:: DIRECTIONS FOR THIS TASK ::
Begin with the line that contains "doc.recompute()" and continue down through the line that contains "bpy.data.objects.remove(obj)"; reproduce those lines exactly and only those.

:: SUPPLIED DATA ::
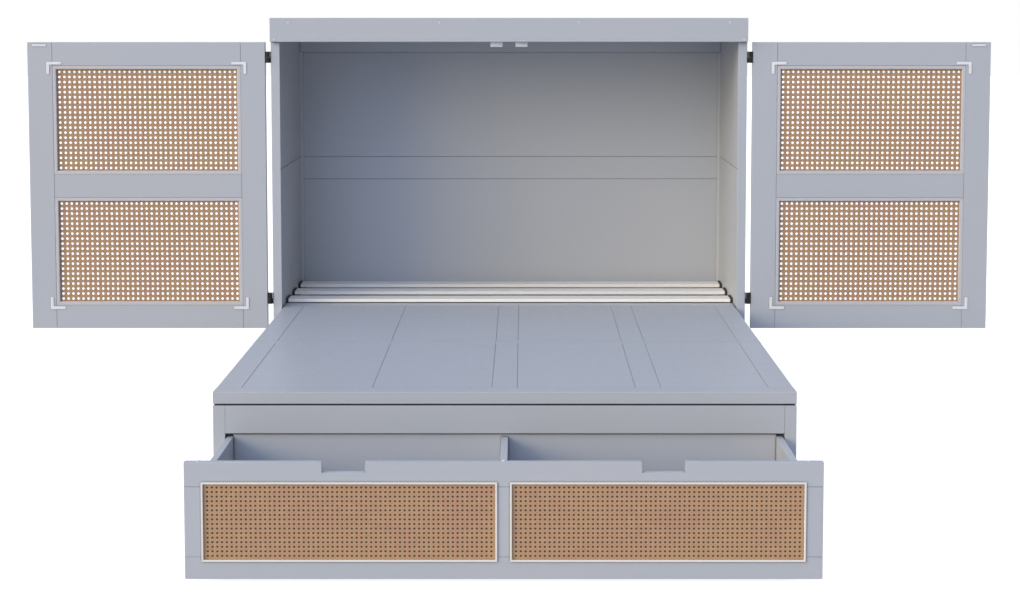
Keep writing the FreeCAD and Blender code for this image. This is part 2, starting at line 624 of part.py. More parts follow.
def wheel(y):
    """A moulded wheel, turned about its axle."""
    body = doc.addObject("PartDesign::Body", "Wheel")
    sketch = sketched(body, "XY_Plane", "Section")
    core = "(axleRadius + runningGap)"
    outline(sketch, [(0, core), ("wheelWidth", core), ("wheelWidth", "wheelRadius"),
                     (0, "wheelRadius")])
    turned = body.newObject("PartDesign::Revolution", "Turned")
    turned.Profile = sketch
    turned.ReferenceAxis = (sketch, ["H_Axis"])
    turned.Angle = 360
    return at(body, "%s - wheelWidth / 2" % wheelX, y, "wheelRadius")


for name, y in zip(("front_wheels", "back_wheels"), wheelYs):
    oneWheel = wheel(y)
    node(name, oneWheel, mirrored(oneWheel))


# ---- drawer -------------------------------------------------------------------------------------

drawerInY = "(%s + drawerFaceThick)" % drawerFaceY
railLow = "(drawerBottom + drawerLowRail)"
railHigh = "(%s - drawerTopRail)" % drawerTop
caneLow = "(%s - panelReveal)" % railLow
caneTop = "(%s + panelReveal)" % railHigh
panelX0 = "(drawerMidStile / 2 - panelReveal)"
panelX1 = "(%s - drawerEndStile + panelReveal)" % halfDrawer


def notchCut(sign):
    """A hand-hold in the top edge, with sloping ends."""
    left = "(%snotchSpread / 2 - notchWidth / 2)" % sign
    body = profile([("notchSlope", 0), ("notchWidth - notchSlope", 0), ("notchWidth", "notchDepth + 1"),
                    (0, "notchDepth + 1")], "drawerFaceThick + 2", "XZ_Plane", True)
    return at(body, left, "%s - 1" % drawerFaceY, "%s - notchDepth" % drawerTop)


def frontPiece(x0, x1, z0, z1, *others):
    """A rail or stile of the drawer's front, cut back where the cane panels sit."""
    opening = block(panelX0, panelX1, "%s - 1" % drawerFaceY, "%s + 1" % drawerInY, caneLow, caneTop)
    return cut(board(x0, x1, drawerFaceY, drawerInY, z0, z1), opening, mirrored(opening), *others)


node("drawer_top_rail", frontPiece("-" + halfDrawer, halfDrawer, railHigh, drawerTop,
                                   notchCut(""), notchCut("-")))
node("drawer_low_rail", frontPiece("-" + halfDrawer, halfDrawer, "drawerBottom", railLow))
endStile = frontPiece("%s - drawerEndStile" % halfDrawer, halfDrawer, railLow, railHigh)
midStile = frontPiece("-drawerMidStile / 2", "drawerMidStile / 2", railLow, railHigh)
node("drawer_stiles", endStile, mirrored(endStile), midStile)
drawerCaneY = "(%s + frameBeadLap)" % drawerFaceY
cane = net(panelX0, panelX1, caneLow, caneTop, "(frameBead + frameBeadLap)", "drawerCaneColumns",
           "drawerCaneRows", drawerCaneY)
node("drawer_cane_panels", cane, mirrored(cane))
bead = ring("(%s - frameBead)" % panelX0, "(%s + frameBead)" % panelX1, "(%s - frameBead)" % caneLow,
            "(%s + frameBead)" % caneTop, "frameBead + frameBeadLap", "(%s - frameBeadThick)" % drawerFaceY,
            drawerFaceY)
node("drawer_bead_frames", bead, mirrored(bead))
backing = block(panelX0, panelX1, "%s + caneThick" % drawerCaneY, drawerInY, caneLow, caneTop)
node("drawer_cane_backs", backing, mirrored(backing))

boxBackY = "(%s + drawerBoxDepth)" % drawerInY
boxTop = "(%s - boxTopDrop)" % drawerTop
boxInner = "(%s - drawerSideThick)" % halfBox
boxSide = board(boxInner, halfBox, drawerInY, boxBackY, "drawerBoxBottom", boxTop)
node("drawer_sides", boxSide, mirrored(boxSide))
node("drawer_back", board("-" + boxInner, boxInner, "%s - drawerSideThick" % boxBackY, boxBackY,
                          "drawerBoxBottom", boxTop))
floorTop = "(drawerBoxBottom + drawerPanelRaise + drawerPanelThick)"
node("drawer_divider", board("-drawerSideThick / 2", "drawerSideThick / 2", drawerInY,
                             "%s - drawerSideThick" % boxBackY, floorTop, boxTop))
node("drawer_floor", block("-" + boxInner, boxInner, drawerInY, "%s - drawerSideThick" % boxBackY,
                           "drawerBoxBottom + drawerPanelRaise", floorTop))


# ---- check and write ----------------------------------------------------------------------------

doc.recompute()
faulty = [item.Name for item in doc.Objects if {"Invalid", "Error"} & set(item.State)]
if faulty:
    raise RuntimeError("these objects did not build: " + ", ".join(faulty))
os.makedirs("parts", exist_ok=True)
facets = 0
for item in nodes:
    shape = item.Shape
    if shape.isNull() or not shape.isValid() or not shape.Solids:
        raise RuntimeError("this sub-part is not a valid solid: " + item.Label)
    facets += len(shape.tessellate(0.5)[1])
for item in nodes:
    item.Shape.exportStep("parts/%s.step" % item.Label)
whole = Part.makeCompound([item.Shape for item in nodes]).BoundBox
print("nodes", len(nodes), "solids", sum(len(item.Shape.Solids) for item in nodes), "facets", facets)
print("box X %.1f..%.1f Y %.1f..%.1f Z %.1f..%.1f" % (whole.XMin, whole.XMax, whole.YMin,
                                                     whole.YMax, whole.ZMin, whole.ZMax))
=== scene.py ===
import bmesh
import bpy
import json
import math
from mathutils import Matrix, Vector

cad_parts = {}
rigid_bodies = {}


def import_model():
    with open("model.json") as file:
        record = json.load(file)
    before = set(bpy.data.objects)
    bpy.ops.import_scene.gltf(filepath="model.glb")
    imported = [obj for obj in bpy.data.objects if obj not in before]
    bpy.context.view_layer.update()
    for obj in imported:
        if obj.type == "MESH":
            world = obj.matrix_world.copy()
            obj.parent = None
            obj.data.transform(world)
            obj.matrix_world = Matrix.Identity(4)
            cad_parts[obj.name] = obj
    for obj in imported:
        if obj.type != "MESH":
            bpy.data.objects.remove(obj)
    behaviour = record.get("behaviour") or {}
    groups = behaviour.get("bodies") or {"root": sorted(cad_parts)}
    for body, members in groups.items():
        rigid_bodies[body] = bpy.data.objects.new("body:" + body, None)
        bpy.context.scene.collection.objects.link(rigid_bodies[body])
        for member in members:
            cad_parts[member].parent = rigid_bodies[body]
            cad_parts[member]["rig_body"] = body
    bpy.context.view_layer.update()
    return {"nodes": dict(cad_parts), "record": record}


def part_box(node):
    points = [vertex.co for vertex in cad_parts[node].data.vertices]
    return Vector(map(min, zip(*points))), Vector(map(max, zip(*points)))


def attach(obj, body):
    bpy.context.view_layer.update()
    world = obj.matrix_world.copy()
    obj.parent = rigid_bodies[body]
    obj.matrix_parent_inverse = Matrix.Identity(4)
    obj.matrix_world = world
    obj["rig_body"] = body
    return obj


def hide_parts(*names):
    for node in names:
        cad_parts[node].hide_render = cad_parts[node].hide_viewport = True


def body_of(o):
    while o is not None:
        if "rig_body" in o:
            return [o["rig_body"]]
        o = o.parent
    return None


# Looks for the cabinet bed. Metres, +X right, +Y to the back, +Z up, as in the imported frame.
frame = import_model()
nodes = frame["nodes"]
print("frame loaded:", len(nodes), "nodes")


# small tools that all the pieces share
def deselectAll():
    if bpy.context.object and bpy.context.object.mode != "OBJECT":
        bpy.ops.object.mode_set(mode="OBJECT")
    bpy.ops.object.select_all(action="DESELECT")


def makeActive(item):
    deselectAll()
    item.select_set(True)
    bpy.context.view_layer.objects.active = item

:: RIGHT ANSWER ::
doc.recompute()
faulty = [item.Name for item in doc.Objects if {"Invalid", "Error"} & set(item.State)]
if faulty:
    raise RuntimeError("these objects did not build: " + ", ".join(faulty))
os.makedirs("parts", exist_ok=True)
facets = 0
for item in nodes:
    shape = item.Shape
    if shape.isNull() or not shape.isValid() or not shape.Solids:
        raise RuntimeError("this sub-part is not a valid solid: " + item.Label)
    facets += len(shape.tessellate(0.5)[1])
for item in nodes:
    item.Shape.exportStep("parts/%s.step" % item.Label)
whole = Part.makeCompound([item.Shape for item in nodes]).BoundBox
print("nodes", len(nodes), "solids", sum(len(item.Shape.Solids) for item in nodes), "facets", facets)
print("box X %.1f..%.1f Y %.1f..%.1f Z %.1f..%.1f" % (whole.XMin, whole.XMax, whole.YMin,
                                                     whole.YMax, whole.ZMin, whole.ZMax))
=== scene.py ===
import bmesh
import bpy
import json
import math
from mathutils import Matrix, Vector

cad_parts = {}
rigid_bodies = {}


def import_model():
    with open("model.json") as file:
        record = json.load(file)
    before = set(bpy.data.objects)
    bpy.ops.import_scene.gltf(filepath="model.glb")
    imported = [obj for obj in bpy.data.objects if obj not in before]
    bpy.context.view_layer.update()
    for obj in imported:
        if obj.type == "MESH":
            world = obj.matrix_world.copy()
            obj.parent = None
            obj.data.transform(world)
            obj.matrix_world = Matrix.Identity(4)
            cad_parts[obj.name] = obj
    for obj in imported:
        if obj.type != "MESH":
            bpy.data.objects.remove(obj)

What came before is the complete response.